Though DND confirms that procurement is "a complicated process which we continually strive to improve and streamline," it maintains that CAF members have "the equipment needed to accomplish their missions proudly, effectively and safely."

Changing of the guard

Mr. Perry contends the replacement of key defence leaders at the beginning of the year delayed progress. This included the deputy minister and assistant deputy minister materiel in January, the minister in February, the chief of force development in June and the chief of defence staff in July. 

And a new review board that began its work in July has left defence officials confused and added another layer of process—with “extensive” terms of reference—that already involves a plethora of bodies, processes and strategies within the government.

“There appears to be some uncertainty amongst procurement officials,” about the panel’s mandate and how it conducts its work, Mr. Perry writes. The process, so far, has added time to early stages of the procurement process. But with no approvals going forward yet, it’s hard to evaluate the impact it’s having.

Procurements seeing the most notable delays, according to Mr. Perry’s report, are the Joint Support Ship Project, Canadian Surface Combatant, Fixed Wing Search and Rescue Aircraft, Force Mobility Enhancements, Lightweight Towed Howitzers, Medium to Heavy Lift Helicopter and Tactical Armoured Patrol Vehicle.

Specific details for these and other procurement projects are offered in the report. Notably, progress can’t be measured for many of them because information just isn’t “publicly available.”
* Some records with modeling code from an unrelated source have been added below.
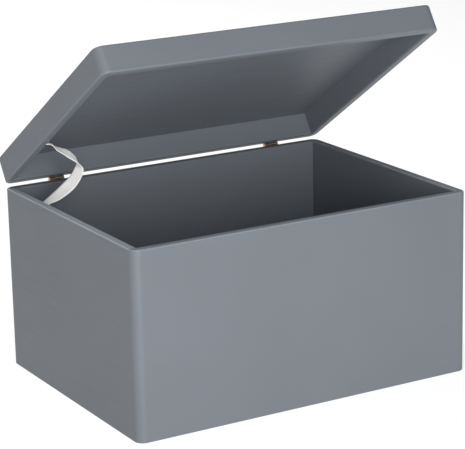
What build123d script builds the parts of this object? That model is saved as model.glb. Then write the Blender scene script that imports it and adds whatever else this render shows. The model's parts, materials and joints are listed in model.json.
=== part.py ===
from build123d import *
import math
import os

# A painted wooden storage box with a shallow hinged lid, a pair of brass butt hinges on the
# outside of the back, and a ribbon stay on the left that stops the lid.
# Millimetres. Origin: centre of the body's underside. +X is to the right along the length,
# +Y is to the back (the hinge side), +Z is up. The lid is stored open by REST_ANGLE.

# Carcass
LENGTH = 400.0          # outside, along X
DEPTH = 300.0           # outside, along Y
BODY_HEIGHT = 200.0
LID_HEIGHT = 29.5
LID_GAP = 0.5           # between the two rims when the lid is shut
WALL = 10.0             # solid wood walls and lid rails
SHEET = 3.0             # plywood bottom and top sheets
REBATE = 5.0            # how far the sheets reach into the walls
SHEET_PLAY = 0.2        # gap all round each sheet in its rebate
CORNER_RADIUS = 10.0    # upright outer corners
EDGE_RADIUS = 2.0       # eased rims and top edges
FOOT_RADIUS = 0.8       # eased lower edge

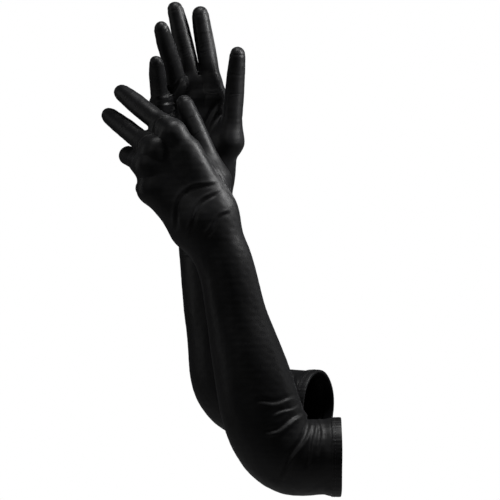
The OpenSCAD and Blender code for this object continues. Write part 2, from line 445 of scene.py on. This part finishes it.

Alan Williams, a former ADM Material, argued in the Ottawa Citizen Jan. 4 that the new Liberal government should fix the $35-billion National Shipbuilding Procurement Strategy.

Getting a contract signed, which should have taken four years, will have taken 11 or 12 in this case, Mr. Williams wrote, calling the procurement process “deeply and fundamentally flawed.”

Ratio of staff to procurement dollars ‘substantially worse’

A long-term slowdown of procurement continued in 2015, Mr. Perry’s report confirms.

In the year 2014-15, the number of approvals allowed to go ahead was half that of 2009-2010. Though more funding has gone towards military procurement since the early 2000s, the number of staff devoted to actually making those procurements happen has been significantly reduced.

What’s more, since 2009 several “major steps” have been added to the procurement process, including whole-of-government investment rules handed down by the Treasury Board. Though there are reasons behind all of the changes, the report notes, they add to procurement’s complexity and any benefits won’t be seen for several years.

In 2003, Mr. Perry writes, the Material Group within the defence department employed 2,600 staff for every $1 billion in procurement funds; but by 2009, that was down to 1,800 and since then “the ratio has only gotten substantially worse.” Another 400 materiel staff were laid off in 2010 as part of the government’s deficit reduction measures.

“Over two decades, DND’s procurement workload, relative to staff, has almost doubled,” writes Mr. Perry.

A “lack of capacity” is often cited as a reason for procurement delays—that, and in some cases a lack of funding or an interdependency with other projects. For example, the stalled fighter jet replacement is causing delays for other Royal Canadian Air Force projects.

Mr. Perry predicted the outcome of the 2015 federal election could improve the situation, at least for materiel staff: the Liberals pledged to “increase the capacity of National Defence’s acquisition branch” during the election campaign.

But some of the problems with Canadian defence procurement are systemic, the report notes: for example, operational requirements are often drafted with particular suppliers in mind; requirements are given unrealistic budgets; the degree to which requirements can be met by “off the shelf” technology is misstated; and project costing can be inaccurate or ignore inflation.

There are reasons to be optimistic. New strategies introduced in 2014 could eventually help to mitigate delays, though it will take a few years before they bear any fruit, Mr. Perry concludes.

The way DND costs its project, and how Treasury Board evaluates these costs, has improved. More attention is being paid to prioritizing some major projects over others, and updates to the project approval project are being put into place so that ministers don’t need to re-approve projects over and over if minor changes are made—something that’s “crucial” going forward, contends Mr. Perry.